Common Myths About CIBIL Score

  • Myth: Paying off your credit card completely every month will hurt your score.
    • Fact: While it’s good to pay off your credit card balance, it won’t harm your score.
  • Myth: You need to have a lot of credit cards to improve your score.
    • Fact: The number of credit cards doesn’t matter as much as how you use them.
  • Myth: Once a low score, always a low score.
    • Fact: With responsible credit management, you can improve your score over time.

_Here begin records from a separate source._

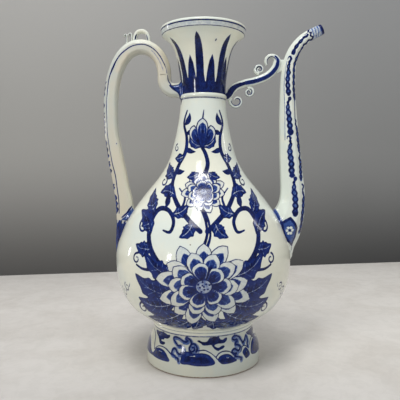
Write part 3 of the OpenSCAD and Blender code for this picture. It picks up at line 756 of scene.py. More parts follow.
# The bridge with its end curl, the web, the hook and the two small curls
bridge = {
    "thick": 7.6, "deep": 9, "low": 265.5, "high": 298, "seat": 0.5, "endCurl": 5.6, "endAngle": 212,
    "curve": [(0, -0.09), (0.075, 0.02), (0.12, 0.135), (0.207, 0.25), (0.368, 0.342), (0.556, 0.41), (0.746, 0.517),
              (0.877, 0.652), (0.97, 0.834), (1, 1)],
    "endShares": [1, 0.78, 0.6, 0.54, 0.52, 0.5, 0.43, 0.33], "hook": 7.2, "hookDrop": 6, "curl": 6.1,
    "band": 2.4, "lookBand": 3.7, "bandDeep": 6, "lowShare": 0.415, "highShare": 0.73,
    "webLow": 12, "webHigh": 4.5, "webDeepShare": 0.55, "webSteps": 28,
}
endX = spout["stem"][0] - spoutStem[2] / 2 - bridge["thick"] / 2 + bridge["seat"]
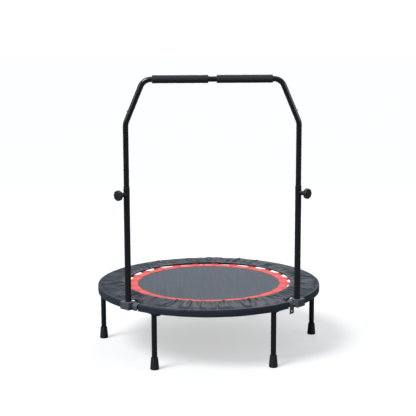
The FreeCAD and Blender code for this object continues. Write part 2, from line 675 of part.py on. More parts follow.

Remember: Your CIBIL score is a snapshot of your financial health. Treating it well can open doors to better financial opportunities.

Additional Tips:

  • Build a Good Credit History Early: Start using credit responsibly when you’re young.
  • Monitor Your Credit Report: Check your credit report regularly for errors or unauthorized activity.
  • Be Cautious With Co-signed Loans: If you co-sign a loan, the borrower’s payment history will affect your score.
  • Understand Your Credit Utilization Ratio: Aim to keep your credit utilization below 30%.

Conclusion

Understanding how your CIBIL score is calculated can help you take control of your credit health. By maintaining good credit habits and monitoring your credit report, you can improve your CIBIL score and enjoy better financial opportunities. Remember, a good CIBIL score is key to unlocking competitive interest rates and loan terms.